* **Your instructions**: Read the entries below and pull out each line with the string "joints".

>> Start Record extracts

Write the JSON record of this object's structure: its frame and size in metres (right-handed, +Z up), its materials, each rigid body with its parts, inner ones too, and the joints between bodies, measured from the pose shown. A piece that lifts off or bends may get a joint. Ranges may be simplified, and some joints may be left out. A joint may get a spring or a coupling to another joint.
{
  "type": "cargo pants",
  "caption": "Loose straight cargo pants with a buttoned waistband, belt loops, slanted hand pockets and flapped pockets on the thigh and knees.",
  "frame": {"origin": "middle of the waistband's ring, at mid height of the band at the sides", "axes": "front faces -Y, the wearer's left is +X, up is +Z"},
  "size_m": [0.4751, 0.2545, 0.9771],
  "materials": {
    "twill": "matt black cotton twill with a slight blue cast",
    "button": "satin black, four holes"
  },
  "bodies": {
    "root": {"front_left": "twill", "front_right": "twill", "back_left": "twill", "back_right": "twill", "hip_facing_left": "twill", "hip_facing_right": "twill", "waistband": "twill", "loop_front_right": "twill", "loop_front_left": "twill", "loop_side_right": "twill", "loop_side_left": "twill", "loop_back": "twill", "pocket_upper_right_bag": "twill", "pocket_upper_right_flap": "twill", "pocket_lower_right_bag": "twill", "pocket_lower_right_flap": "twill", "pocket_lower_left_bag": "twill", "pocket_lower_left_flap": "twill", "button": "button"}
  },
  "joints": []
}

>> End Record extracts
>> Start Record extracts

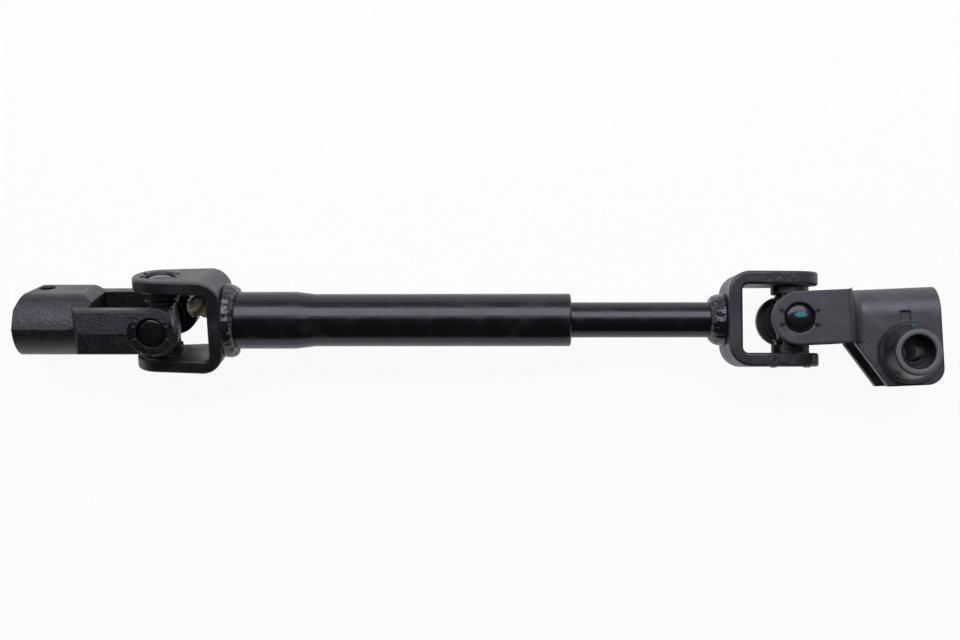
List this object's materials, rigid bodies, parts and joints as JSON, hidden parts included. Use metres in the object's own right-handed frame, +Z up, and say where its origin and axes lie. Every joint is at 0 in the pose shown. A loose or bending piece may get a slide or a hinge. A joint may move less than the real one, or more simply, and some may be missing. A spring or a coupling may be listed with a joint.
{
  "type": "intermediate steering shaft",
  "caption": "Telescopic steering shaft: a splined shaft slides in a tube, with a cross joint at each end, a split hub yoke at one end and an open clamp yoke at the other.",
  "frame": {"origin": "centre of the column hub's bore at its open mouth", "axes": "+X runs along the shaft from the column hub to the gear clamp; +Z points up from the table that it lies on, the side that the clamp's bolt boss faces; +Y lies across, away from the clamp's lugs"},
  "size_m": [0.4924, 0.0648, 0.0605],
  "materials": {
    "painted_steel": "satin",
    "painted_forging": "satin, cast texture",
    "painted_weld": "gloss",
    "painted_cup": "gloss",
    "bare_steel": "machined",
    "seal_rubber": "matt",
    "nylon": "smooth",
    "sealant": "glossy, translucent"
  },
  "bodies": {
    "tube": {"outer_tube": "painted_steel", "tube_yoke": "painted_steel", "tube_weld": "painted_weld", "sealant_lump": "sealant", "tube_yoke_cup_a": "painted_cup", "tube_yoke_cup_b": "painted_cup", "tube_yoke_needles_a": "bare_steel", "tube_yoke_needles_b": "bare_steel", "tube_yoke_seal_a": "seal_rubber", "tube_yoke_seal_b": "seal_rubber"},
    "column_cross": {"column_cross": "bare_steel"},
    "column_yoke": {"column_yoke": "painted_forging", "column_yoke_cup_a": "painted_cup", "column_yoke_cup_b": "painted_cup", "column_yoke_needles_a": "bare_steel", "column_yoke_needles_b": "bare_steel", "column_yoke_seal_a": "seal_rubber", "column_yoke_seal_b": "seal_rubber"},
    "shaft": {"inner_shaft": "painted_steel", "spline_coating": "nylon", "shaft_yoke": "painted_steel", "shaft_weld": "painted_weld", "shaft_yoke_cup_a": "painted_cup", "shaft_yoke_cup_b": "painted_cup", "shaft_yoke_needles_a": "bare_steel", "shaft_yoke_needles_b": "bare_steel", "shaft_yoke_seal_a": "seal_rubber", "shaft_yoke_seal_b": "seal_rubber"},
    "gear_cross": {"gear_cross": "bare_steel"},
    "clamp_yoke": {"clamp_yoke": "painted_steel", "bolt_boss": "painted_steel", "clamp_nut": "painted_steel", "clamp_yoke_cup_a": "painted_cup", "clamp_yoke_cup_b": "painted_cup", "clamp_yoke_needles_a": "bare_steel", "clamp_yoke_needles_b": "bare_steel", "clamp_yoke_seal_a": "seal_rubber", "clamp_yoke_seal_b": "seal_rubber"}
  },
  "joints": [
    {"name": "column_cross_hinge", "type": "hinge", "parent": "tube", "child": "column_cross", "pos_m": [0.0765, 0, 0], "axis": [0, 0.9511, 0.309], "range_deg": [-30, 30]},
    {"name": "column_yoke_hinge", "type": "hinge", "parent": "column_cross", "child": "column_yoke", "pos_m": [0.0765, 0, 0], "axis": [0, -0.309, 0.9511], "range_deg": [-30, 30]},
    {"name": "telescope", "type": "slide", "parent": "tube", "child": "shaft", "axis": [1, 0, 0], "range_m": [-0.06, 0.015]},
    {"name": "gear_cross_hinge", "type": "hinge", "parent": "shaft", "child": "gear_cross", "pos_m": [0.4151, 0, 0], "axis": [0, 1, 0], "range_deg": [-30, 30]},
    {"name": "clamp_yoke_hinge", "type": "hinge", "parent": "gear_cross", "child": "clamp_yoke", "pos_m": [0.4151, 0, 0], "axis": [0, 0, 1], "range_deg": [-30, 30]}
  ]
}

>> End Record extracts

* **Finished task**:
Write the JSON record of this object's structure: its frame and size in metres (right-handed, +Z up), its materials, each rigid body with its parts, inner ones too, and the joints between bodies, measured from the pose shown. A piece that lifts off or bends may get a joint. Ranges may be simplified, and some joints may be left out. A joint may get a spring or a coupling to another joint.
  "joints": []
List this object's materials, rigid bodies, parts and joints as JSON, hidden parts included. Use metres in the object's own right-handed frame, +Z up, and say where its origin and axes lie. Every joint is at 0 in the pose shown. A loose or bending piece may get a slide or a hinge. A joint may move less than the real one, or more simply, and some may be missing. A spring or a coupling may be listed with a joint.
  "joints": [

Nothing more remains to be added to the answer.